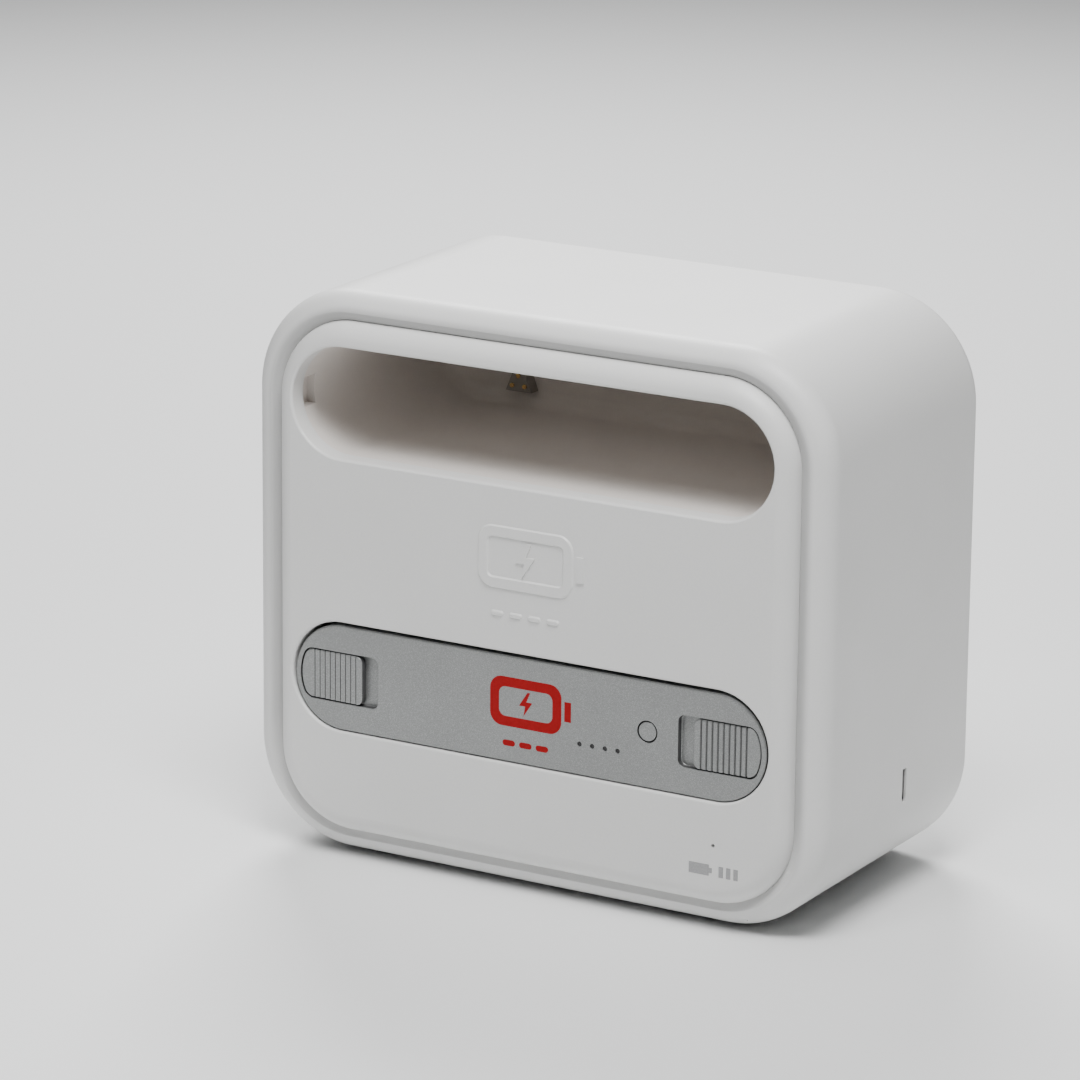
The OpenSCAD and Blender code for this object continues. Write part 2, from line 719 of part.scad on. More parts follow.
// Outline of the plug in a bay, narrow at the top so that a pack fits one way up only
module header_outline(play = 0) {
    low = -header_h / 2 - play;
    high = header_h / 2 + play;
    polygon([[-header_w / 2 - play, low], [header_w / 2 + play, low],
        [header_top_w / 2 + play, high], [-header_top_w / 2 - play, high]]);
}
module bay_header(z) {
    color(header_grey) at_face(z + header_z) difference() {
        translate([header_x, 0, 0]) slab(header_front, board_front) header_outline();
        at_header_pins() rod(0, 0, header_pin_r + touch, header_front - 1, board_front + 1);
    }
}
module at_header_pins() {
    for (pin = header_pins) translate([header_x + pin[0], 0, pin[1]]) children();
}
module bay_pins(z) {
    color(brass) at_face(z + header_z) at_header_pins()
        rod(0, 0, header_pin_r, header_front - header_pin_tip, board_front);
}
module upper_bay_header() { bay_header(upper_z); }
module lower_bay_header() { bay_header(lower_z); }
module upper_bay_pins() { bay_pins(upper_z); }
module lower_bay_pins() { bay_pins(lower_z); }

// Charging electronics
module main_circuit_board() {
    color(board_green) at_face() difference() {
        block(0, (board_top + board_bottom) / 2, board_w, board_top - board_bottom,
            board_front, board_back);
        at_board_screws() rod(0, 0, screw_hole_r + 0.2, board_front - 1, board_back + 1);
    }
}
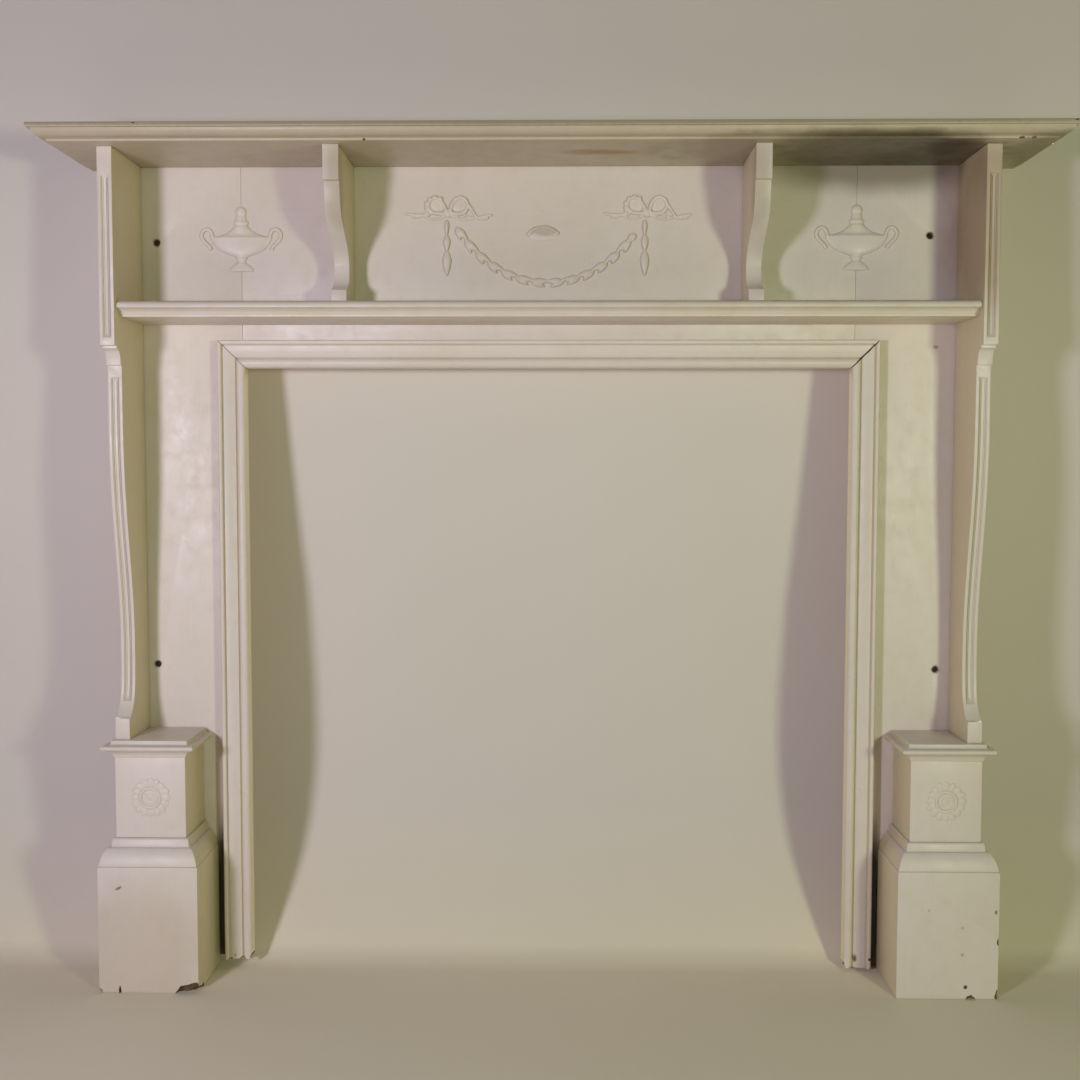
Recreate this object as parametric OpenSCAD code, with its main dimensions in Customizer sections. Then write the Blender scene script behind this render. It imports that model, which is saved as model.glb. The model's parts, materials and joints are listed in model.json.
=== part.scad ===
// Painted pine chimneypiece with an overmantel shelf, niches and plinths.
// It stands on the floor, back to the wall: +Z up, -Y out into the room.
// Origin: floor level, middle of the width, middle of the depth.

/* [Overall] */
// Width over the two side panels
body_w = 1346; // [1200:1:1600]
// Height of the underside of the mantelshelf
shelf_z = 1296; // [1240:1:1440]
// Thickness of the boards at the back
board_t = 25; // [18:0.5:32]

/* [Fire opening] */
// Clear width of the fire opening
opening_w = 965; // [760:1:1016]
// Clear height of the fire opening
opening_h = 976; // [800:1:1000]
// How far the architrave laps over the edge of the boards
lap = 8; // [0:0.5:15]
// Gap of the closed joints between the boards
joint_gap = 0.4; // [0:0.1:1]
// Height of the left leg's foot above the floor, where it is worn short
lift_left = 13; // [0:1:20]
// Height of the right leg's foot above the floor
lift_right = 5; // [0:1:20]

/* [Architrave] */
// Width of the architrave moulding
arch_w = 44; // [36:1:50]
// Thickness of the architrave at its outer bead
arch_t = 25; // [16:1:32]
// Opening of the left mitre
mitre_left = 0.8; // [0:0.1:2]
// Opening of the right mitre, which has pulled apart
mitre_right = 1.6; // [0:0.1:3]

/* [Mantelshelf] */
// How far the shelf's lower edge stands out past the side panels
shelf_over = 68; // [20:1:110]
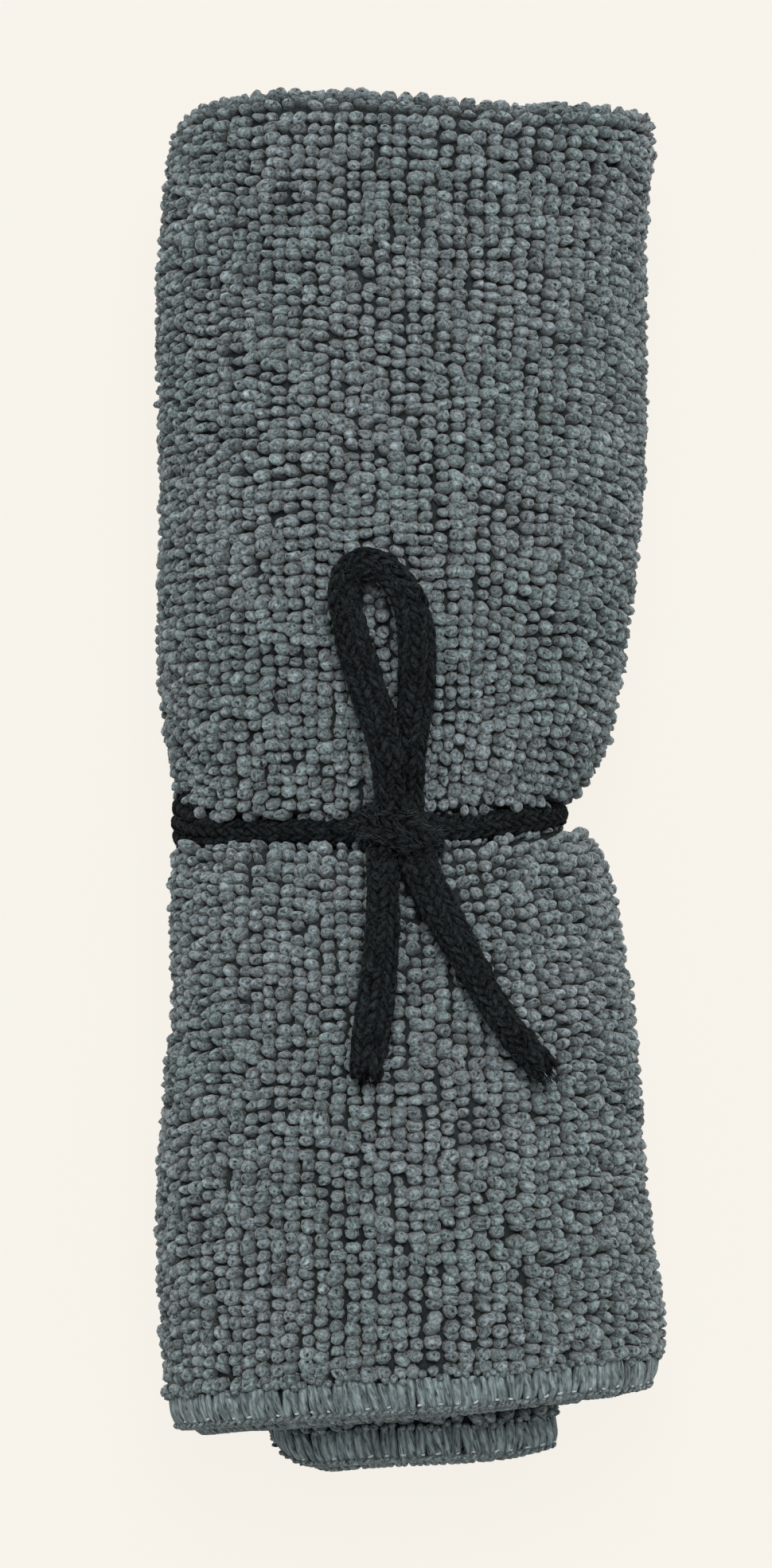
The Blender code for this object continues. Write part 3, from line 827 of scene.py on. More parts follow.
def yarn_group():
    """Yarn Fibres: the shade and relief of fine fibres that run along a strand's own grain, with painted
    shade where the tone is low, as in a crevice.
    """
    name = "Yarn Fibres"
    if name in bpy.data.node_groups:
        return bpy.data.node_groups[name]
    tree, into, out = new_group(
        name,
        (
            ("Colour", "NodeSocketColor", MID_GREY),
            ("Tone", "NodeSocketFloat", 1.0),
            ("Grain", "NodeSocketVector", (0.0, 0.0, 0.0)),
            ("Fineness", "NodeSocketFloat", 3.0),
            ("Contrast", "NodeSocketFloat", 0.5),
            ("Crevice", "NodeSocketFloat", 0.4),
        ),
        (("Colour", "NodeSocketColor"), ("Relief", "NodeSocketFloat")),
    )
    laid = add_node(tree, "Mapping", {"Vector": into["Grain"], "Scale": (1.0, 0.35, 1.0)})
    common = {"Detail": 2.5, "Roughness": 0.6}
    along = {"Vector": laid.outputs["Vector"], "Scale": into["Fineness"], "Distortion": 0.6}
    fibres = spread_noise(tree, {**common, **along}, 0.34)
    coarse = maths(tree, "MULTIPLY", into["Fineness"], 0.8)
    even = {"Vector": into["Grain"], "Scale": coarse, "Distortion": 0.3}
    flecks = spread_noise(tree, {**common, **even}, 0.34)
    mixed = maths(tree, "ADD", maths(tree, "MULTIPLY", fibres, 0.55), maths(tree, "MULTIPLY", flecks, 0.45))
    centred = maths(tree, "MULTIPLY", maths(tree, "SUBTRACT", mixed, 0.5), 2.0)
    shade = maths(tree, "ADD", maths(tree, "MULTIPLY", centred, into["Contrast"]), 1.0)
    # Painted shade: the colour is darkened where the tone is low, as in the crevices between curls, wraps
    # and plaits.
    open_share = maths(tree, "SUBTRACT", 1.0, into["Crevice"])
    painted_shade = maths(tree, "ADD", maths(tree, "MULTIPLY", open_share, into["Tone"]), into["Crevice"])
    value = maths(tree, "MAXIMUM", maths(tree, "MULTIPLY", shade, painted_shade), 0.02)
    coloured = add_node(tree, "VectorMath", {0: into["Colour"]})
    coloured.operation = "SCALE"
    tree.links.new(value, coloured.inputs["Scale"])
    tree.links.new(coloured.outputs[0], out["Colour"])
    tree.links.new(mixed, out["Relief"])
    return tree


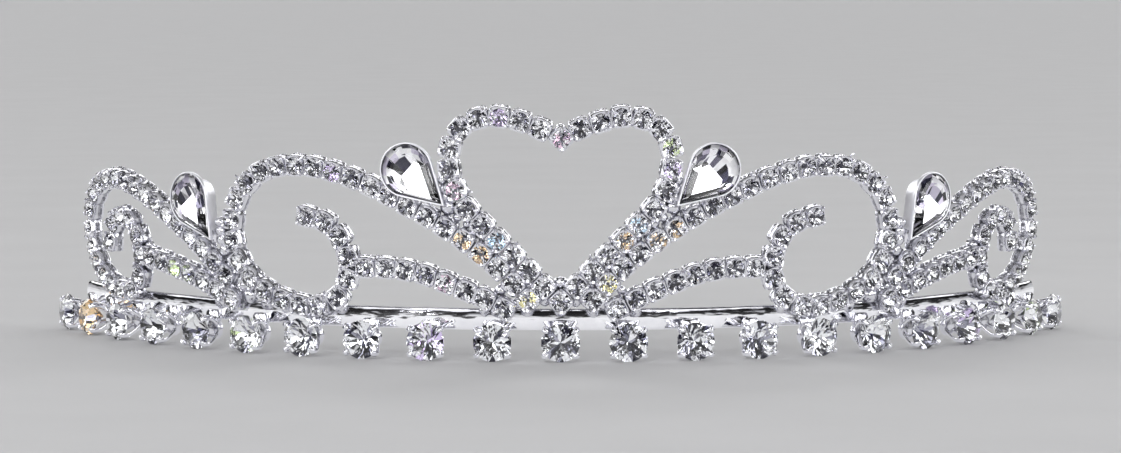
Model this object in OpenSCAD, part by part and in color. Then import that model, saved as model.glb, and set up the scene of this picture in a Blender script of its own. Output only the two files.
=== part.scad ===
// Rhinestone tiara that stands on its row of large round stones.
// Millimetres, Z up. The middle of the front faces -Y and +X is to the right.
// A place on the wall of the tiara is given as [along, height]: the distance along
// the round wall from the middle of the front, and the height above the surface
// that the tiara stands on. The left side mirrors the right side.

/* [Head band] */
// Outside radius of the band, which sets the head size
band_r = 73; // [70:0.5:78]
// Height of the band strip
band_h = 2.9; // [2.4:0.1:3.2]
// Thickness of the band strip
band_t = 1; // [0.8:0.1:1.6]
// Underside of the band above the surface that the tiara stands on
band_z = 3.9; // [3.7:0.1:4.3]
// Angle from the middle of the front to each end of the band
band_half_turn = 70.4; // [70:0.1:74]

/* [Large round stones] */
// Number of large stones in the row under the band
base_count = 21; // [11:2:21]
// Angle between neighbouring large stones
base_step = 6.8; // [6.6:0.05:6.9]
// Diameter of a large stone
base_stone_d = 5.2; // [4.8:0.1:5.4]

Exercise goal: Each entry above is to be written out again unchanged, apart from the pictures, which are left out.

Completed exercise:
The OpenSCAD and Blender code for this object continues. Write part 2, from line 719 of part.scad on. More parts follow.
// Outline of the plug in a bay, narrow at the top so that a pack fits one way up only
module header_outline(play = 0) {
    low = -header_h / 2 - play;
    high = header_h / 2 + play;
    polygon([[-header_w / 2 - play, low], [header_w / 2 + play, low],
        [header_top_w / 2 + play, high], [-header_top_w / 2 - play, high]]);
}
module bay_header(z) {
    color(header_grey) at_face(z + header_z) difference() {
        translate([header_x, 0, 0]) slab(header_front, board_front) header_outline();
        at_header_pins() rod(0, 0, header_pin_r + touch, header_front - 1, board_front + 1);
    }
}
module at_header_pins() {
    for (pin = header_pins) translate([header_x + pin[0], 0, pin[1]]) children();
}
module bay_pins(z) {
    color(brass) at_face(z + header_z) at_header_pins()
        rod(0, 0, header_pin_r, header_front - header_pin_tip, board_front);
}
module upper_bay_header() { bay_header(upper_z); }
module lower_bay_header() { bay_header(lower_z); }
module upper_bay_pins() { bay_pins(upper_z); }
module lower_bay_pins() { bay_pins(lower_z); }

// Charging electronics
module main_circuit_board() {
    color(board_green) at_face() difference() {
        block(0, (board_top + board_bottom) / 2, board_w, board_top - board_bottom,
            board_front, board_back);
        at_board_screws() rod(0, 0, screw_hole_r + 0.2, board_front - 1, board_back + 1);
    }
}
Recreate this object as parametric OpenSCAD code, with its main dimensions in Customizer sections. Then write the Blender scene script behind this render. It imports that model, which is saved as model.glb. The model's parts, materials and joints are listed in model.json.
=== part.scad ===
// Painted pine chimneypiece with an overmantel shelf, niches and plinths.
// It stands on the floor, back to the wall: +Z up, -Y out into the room.
// Origin: floor level, middle of the width, middle of the depth.

/* [Overall] */
// Width over the two side panels
body_w = 1346; // [1200:1:1600]
// Height of the underside of the mantelshelf
shelf_z = 1296; // [1240:1:1440]
// Thickness of the boards at the back
board_t = 25; // [18:0.5:32]

/* [Fire opening] */
// Clear width of the fire opening
opening_w = 965; // [760:1:1016]
// Clear height of the fire opening
opening_h = 976; // [800:1:1000]
// How far the architrave laps over the edge of the boards
lap = 8; // [0:0.5:15]
// Gap of the closed joints between the boards
joint_gap = 0.4; // [0:0.1:1]
// Height of the left leg's foot above the floor, where it is worn short
lift_left = 13; // [0:1:20]
// Height of the right leg's foot above the floor
lift_right = 5; // [0:1:20]

/* [Architrave] */
// Width of the architrave moulding
arch_w = 44; // [36:1:50]
// Thickness of the architrave at its outer bead
arch_t = 25; // [16:1:32]
// Opening of the left mitre
mitre_left = 0.8; // [0:0.1:2]
// Opening of the right mitre, which has pulled apart
mitre_right = 1.6; // [0:0.1:3]

/* [Mantelshelf] */
// How far the shelf's lower edge stands out past the side panels
shelf_over = 68; // [20:1:110]
The Blender code for this object continues. Write part 3, from line 827 of scene.py on. More parts follow.
def yarn_group():
    """Yarn Fibres: the shade and relief of fine fibres that run along a strand's own grain, with painted
    shade where the tone is low, as in a crevice.
    """
    name = "Yarn Fibres"
    if name in bpy.data.node_groups:
        return bpy.data.node_groups[name]
    tree, into, out = new_group(
        name,
        (
            ("Colour", "NodeSocketColor", MID_GREY),
            ("Tone", "NodeSocketFloat", 1.0),
            ("Grain", "NodeSocketVector", (0.0, 0.0, 0.0)),
            ("Fineness", "NodeSocketFloat", 3.0),
            ("Contrast", "NodeSocketFloat", 0.5),
            ("Crevice", "NodeSocketFloat", 0.4),
        ),
        (("Colour", "NodeSocketColor"), ("Relief", "NodeSocketFloat")),
    )
    laid = add_node(tree, "Mapping", {"Vector": into["Grain"], "Scale": (1.0, 0.35, 1.0)})
    common = {"Detail": 2.5, "Roughness": 0.6}
    along = {"Vector": laid.outputs["Vector"], "Scale": into["Fineness"], "Distortion": 0.6}
    fibres = spread_noise(tree, {**common, **along}, 0.34)
    coarse = maths(tree, "MULTIPLY", into["Fineness"], 0.8)
    even = {"Vector": into["Grain"], "Scale": coarse, "Distortion": 0.3}
    flecks = spread_noise(tree, {**common, **even}, 0.34)
    mixed = maths(tree, "ADD", maths(tree, "MULTIPLY", fibres, 0.55), maths(tree, "MULTIPLY", flecks, 0.45))
    centred = maths(tree, "MULTIPLY", maths(tree, "SUBTRACT", mixed, 0.5), 2.0)
    shade = maths(tree, "ADD", maths(tree, "MULTIPLY", centred, into["Contrast"]), 1.0)
    # Painted shade: the colour is darkened where the tone is low, as in the crevices between curls, wraps
    # and plaits.
    open_share = maths(tree, "SUBTRACT", 1.0, into["Crevice"])
    painted_shade = maths(tree, "ADD", maths(tree, "MULTIPLY", open_share, into["Tone"]), into["Crevice"])
    value = maths(tree, "MAXIMUM", maths(tree, "MULTIPLY", shade, painted_shade), 0.02)
    coloured = add_node(tree, "VectorMath", {0: into["Colour"]})
    coloured.operation = "SCALE"
    tree.links.new(value, coloured.inputs["Scale"])
    tree.links.new(coloured.outputs[0], out["Colour"])
    tree.links.new(mixed, out["Relief"])
    return tree


Model this object in OpenSCAD, part by part and in color. Then import that model, saved as model.glb, and set up the scene of this picture in a Blender script of its own. Output only the two files.
=== part.scad ===
// Rhinestone tiara that stands on its row of large round stones.
// Millimetres, Z up. The middle of the front faces -Y and +X is to the right.
// A place on the wall of the tiara is given as [along, height]: the distance along
// the round wall from the middle of the front, and the height above the surface
// that the tiara stands on. The left side mirrors the right side.

/* [Head band] */
// Outside radius of the band, which sets the head size
band_r = 73; // [70:0.5:78]
// Height of the band strip
band_h = 2.9; // [2.4:0.1:3.2]
// Thickness of the band strip
band_t = 1; // [0.8:0.1:1.6]
// Underside of the band above the surface that the tiara stands on
band_z = 3.9; // [3.7:0.1:4.3]
// Angle from the middle of the front to each end of the band
band_half_turn = 70.4; // [70:0.1:74]

/* [Large round stones] */
// Number of large stones in the row under the band
base_count = 21; // [11:2:21]
// Angle between neighbouring large stones
base_step = 6.8; // [6.6:0.05:6.9]
// Diameter of a large stone
base_stone_d = 5.2; // [4.8:0.1:5.4]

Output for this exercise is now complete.